* **Goal of the exercise**
Show all lines that include the string "scene"; copy each one.

* **Data section**
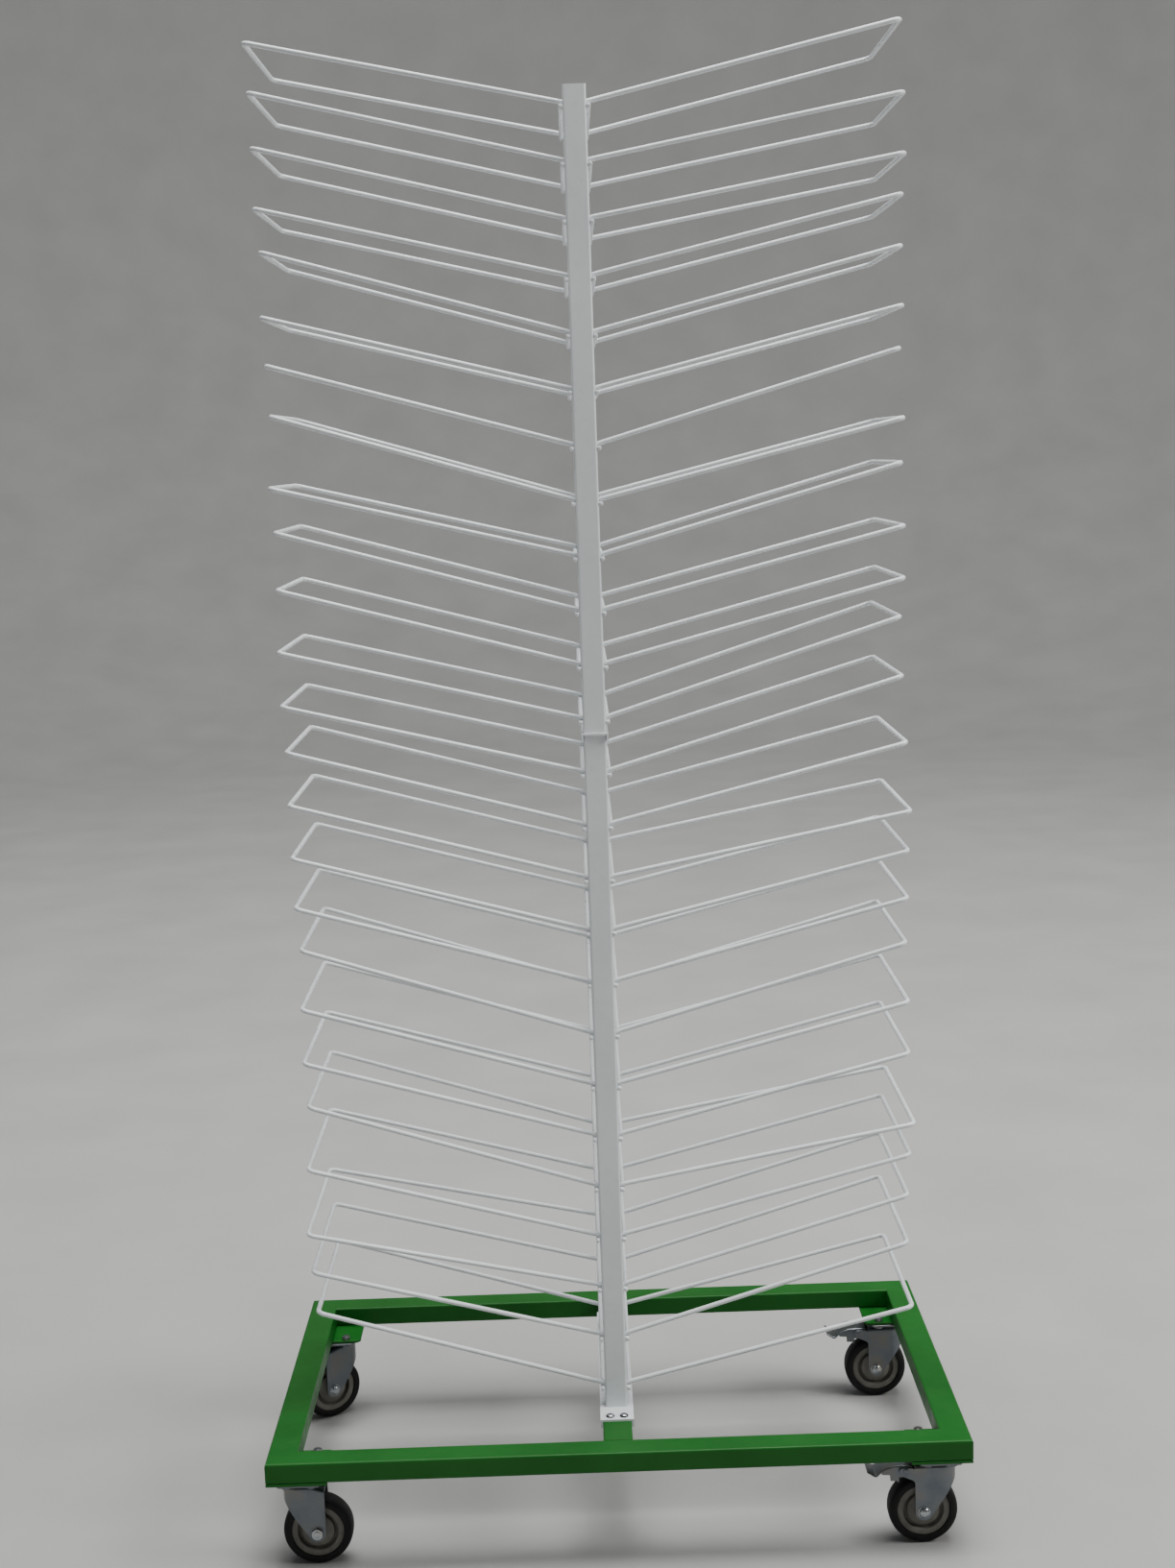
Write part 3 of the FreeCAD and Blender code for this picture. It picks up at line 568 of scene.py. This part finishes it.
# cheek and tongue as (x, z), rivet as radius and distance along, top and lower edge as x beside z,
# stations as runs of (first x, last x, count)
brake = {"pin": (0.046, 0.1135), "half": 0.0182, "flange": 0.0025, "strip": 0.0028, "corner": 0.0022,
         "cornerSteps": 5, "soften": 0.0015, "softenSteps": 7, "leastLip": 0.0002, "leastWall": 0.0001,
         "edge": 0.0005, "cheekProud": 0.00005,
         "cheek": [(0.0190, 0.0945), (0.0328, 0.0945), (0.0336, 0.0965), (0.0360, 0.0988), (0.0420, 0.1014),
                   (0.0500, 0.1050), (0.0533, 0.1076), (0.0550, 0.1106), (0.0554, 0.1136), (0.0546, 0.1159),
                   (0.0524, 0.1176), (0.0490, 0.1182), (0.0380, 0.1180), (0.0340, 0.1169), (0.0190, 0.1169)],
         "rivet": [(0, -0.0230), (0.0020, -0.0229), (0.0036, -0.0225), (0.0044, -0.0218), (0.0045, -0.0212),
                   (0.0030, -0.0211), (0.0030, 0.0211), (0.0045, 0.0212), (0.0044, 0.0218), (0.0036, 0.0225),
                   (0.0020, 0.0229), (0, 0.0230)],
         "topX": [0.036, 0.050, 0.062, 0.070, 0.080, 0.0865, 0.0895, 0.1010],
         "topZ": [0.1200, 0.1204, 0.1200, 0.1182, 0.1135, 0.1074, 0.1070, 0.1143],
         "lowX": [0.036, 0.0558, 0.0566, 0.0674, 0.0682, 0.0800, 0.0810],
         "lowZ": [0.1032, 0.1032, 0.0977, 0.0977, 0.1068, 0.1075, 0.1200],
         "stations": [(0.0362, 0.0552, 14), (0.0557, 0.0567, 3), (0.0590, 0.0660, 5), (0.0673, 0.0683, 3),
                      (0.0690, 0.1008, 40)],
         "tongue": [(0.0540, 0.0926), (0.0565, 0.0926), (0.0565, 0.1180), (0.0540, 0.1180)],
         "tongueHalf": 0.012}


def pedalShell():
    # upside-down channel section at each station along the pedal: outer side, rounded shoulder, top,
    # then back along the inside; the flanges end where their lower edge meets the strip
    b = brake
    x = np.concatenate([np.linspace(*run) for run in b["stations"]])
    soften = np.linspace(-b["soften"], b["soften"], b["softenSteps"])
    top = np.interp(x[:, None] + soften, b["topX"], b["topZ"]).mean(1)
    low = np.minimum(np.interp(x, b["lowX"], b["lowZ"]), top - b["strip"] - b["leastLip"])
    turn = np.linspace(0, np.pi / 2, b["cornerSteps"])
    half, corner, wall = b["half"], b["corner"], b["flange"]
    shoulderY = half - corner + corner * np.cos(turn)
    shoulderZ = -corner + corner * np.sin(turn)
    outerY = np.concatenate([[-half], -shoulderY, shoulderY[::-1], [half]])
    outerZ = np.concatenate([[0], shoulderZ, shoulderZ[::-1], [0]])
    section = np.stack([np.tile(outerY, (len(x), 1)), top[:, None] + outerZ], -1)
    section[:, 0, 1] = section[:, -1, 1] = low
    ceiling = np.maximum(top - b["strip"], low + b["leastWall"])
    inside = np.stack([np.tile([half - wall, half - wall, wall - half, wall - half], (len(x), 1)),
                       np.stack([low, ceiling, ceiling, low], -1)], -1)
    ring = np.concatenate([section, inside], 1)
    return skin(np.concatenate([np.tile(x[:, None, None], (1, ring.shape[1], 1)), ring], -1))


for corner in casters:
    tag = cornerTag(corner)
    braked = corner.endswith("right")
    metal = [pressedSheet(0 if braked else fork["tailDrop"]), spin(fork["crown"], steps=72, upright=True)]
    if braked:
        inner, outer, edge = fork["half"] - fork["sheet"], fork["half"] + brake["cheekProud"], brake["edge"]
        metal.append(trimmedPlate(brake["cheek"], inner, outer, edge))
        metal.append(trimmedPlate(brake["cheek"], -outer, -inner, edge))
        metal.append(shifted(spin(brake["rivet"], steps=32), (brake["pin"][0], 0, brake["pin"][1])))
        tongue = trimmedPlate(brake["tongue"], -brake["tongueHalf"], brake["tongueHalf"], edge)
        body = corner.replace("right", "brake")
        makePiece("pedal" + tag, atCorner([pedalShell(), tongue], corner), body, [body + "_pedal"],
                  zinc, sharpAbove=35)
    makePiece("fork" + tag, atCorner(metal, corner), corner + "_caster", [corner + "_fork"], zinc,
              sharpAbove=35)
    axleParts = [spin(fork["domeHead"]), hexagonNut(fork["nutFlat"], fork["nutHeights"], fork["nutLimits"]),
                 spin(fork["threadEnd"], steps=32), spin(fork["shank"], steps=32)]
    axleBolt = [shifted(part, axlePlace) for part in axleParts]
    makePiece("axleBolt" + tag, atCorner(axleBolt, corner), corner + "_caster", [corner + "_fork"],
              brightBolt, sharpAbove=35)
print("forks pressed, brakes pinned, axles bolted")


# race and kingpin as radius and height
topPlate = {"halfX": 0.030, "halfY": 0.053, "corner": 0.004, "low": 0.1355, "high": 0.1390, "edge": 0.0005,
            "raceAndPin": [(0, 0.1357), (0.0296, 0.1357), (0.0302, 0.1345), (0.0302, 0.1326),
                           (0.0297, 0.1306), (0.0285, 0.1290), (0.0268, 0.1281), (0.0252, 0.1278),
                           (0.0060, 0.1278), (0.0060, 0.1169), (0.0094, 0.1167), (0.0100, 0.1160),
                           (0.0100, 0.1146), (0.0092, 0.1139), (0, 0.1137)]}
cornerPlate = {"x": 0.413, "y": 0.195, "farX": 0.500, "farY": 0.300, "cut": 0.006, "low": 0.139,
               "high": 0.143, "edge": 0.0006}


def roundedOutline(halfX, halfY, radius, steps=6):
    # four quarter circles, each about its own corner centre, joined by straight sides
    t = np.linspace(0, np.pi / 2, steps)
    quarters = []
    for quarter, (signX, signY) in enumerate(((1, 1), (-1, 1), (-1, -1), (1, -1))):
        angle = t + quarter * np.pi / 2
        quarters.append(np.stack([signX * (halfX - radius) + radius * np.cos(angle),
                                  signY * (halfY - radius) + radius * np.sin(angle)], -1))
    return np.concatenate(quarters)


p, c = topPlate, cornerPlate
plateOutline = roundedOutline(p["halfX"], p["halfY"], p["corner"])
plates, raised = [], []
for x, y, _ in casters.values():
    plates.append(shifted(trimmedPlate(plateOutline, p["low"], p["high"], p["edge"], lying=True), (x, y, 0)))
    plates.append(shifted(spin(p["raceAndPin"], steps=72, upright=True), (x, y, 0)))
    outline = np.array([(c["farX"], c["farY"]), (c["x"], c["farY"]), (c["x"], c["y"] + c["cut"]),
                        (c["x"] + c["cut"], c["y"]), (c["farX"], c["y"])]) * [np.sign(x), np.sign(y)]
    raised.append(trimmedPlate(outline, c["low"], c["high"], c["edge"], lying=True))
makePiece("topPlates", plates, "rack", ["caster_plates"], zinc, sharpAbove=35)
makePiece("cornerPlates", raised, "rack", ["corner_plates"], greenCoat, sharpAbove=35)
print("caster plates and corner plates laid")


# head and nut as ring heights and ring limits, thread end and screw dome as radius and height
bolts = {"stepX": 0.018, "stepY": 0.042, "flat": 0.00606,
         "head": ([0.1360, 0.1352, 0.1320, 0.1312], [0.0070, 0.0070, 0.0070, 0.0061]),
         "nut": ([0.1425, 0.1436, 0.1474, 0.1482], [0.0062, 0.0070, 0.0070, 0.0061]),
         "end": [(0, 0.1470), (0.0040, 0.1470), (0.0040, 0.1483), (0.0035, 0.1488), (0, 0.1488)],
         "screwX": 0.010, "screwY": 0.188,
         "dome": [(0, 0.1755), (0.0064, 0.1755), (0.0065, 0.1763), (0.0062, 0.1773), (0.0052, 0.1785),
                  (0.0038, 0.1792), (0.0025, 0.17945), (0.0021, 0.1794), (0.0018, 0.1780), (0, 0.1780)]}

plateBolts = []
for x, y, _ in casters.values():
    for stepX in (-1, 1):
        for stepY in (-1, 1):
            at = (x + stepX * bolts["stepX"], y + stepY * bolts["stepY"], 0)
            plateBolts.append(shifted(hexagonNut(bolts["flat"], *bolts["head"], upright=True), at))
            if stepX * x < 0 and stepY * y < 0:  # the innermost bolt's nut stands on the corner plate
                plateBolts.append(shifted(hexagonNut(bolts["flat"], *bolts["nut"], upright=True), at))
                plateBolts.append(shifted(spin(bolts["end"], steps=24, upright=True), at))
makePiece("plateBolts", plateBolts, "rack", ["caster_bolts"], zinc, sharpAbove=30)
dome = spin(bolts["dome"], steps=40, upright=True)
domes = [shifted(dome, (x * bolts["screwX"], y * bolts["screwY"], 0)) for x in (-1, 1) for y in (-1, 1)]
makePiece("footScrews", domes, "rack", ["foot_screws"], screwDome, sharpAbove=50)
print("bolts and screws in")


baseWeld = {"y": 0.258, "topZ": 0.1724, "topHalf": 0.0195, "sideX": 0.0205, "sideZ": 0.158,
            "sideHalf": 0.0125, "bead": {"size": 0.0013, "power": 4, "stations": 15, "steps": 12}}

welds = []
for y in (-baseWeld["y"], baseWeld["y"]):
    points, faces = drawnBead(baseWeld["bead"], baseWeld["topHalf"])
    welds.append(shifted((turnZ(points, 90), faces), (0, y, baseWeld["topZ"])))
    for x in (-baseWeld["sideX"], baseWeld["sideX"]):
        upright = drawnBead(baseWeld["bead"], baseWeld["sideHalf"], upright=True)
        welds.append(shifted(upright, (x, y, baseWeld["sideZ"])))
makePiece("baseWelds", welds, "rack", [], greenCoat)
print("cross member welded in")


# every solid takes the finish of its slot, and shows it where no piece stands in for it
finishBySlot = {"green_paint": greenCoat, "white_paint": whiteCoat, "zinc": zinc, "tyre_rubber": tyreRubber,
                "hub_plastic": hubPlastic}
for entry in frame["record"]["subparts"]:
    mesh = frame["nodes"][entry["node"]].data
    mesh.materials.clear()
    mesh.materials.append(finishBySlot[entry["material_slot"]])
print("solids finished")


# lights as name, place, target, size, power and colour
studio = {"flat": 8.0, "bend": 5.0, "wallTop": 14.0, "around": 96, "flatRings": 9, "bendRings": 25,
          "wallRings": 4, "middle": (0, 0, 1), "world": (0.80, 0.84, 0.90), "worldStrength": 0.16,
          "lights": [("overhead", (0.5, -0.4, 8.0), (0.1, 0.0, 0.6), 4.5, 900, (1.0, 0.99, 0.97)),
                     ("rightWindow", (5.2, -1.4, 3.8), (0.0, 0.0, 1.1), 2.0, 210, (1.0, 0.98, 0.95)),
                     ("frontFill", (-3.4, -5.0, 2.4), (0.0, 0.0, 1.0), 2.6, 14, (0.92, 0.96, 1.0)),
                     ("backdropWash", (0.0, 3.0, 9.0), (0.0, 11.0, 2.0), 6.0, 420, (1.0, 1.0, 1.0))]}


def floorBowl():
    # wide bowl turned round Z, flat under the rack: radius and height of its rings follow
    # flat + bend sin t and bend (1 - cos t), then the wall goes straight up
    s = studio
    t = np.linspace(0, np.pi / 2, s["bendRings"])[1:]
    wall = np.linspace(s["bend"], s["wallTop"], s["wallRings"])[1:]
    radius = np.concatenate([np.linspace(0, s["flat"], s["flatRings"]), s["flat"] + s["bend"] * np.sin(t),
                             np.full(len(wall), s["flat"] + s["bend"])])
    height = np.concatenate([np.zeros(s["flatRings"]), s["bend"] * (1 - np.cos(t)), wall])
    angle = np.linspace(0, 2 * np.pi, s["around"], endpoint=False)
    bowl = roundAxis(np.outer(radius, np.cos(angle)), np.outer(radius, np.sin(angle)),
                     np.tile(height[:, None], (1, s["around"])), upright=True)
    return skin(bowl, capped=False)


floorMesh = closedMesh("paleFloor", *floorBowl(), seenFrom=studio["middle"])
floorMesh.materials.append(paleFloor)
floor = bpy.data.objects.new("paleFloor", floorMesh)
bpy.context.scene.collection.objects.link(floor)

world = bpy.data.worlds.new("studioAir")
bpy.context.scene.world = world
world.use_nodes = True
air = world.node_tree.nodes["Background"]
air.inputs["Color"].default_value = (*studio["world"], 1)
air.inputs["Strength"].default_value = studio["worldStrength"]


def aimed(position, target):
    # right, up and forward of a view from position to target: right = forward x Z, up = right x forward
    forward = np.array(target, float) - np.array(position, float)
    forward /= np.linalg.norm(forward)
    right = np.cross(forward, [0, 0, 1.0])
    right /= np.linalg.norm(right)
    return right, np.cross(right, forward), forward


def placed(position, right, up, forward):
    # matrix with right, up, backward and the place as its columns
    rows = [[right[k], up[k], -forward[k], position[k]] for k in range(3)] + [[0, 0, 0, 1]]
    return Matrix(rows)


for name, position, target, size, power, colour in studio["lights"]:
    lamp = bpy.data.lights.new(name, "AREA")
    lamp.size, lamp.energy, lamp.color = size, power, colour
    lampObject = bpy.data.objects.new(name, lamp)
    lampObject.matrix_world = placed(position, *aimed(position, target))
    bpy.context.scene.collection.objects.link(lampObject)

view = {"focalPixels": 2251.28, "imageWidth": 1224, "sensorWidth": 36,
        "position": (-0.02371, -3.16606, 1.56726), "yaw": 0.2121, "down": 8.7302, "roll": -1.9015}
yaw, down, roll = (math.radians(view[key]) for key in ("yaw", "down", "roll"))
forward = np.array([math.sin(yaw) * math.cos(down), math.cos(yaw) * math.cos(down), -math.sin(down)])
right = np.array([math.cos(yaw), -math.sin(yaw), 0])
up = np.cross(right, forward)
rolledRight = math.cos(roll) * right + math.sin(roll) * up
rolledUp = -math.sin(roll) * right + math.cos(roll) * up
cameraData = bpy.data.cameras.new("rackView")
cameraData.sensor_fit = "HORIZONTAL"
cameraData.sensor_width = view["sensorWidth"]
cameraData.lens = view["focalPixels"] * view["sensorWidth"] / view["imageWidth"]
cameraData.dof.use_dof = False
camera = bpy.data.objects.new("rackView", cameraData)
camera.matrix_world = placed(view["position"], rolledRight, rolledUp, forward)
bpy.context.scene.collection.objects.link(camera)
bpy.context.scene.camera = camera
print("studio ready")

* **Answer to this problem**
Write part 3 of the FreeCAD and Blender code for this picture. It picks up at line 568 of scene.py. This part finishes it.
bpy.context.scene.collection.objects.link(floor)
bpy.context.scene.world = world
    bpy.context.scene.collection.objects.link(lampObject)
bpy.context.scene.collection.objects.link(camera)
bpy.context.scene.camera = camera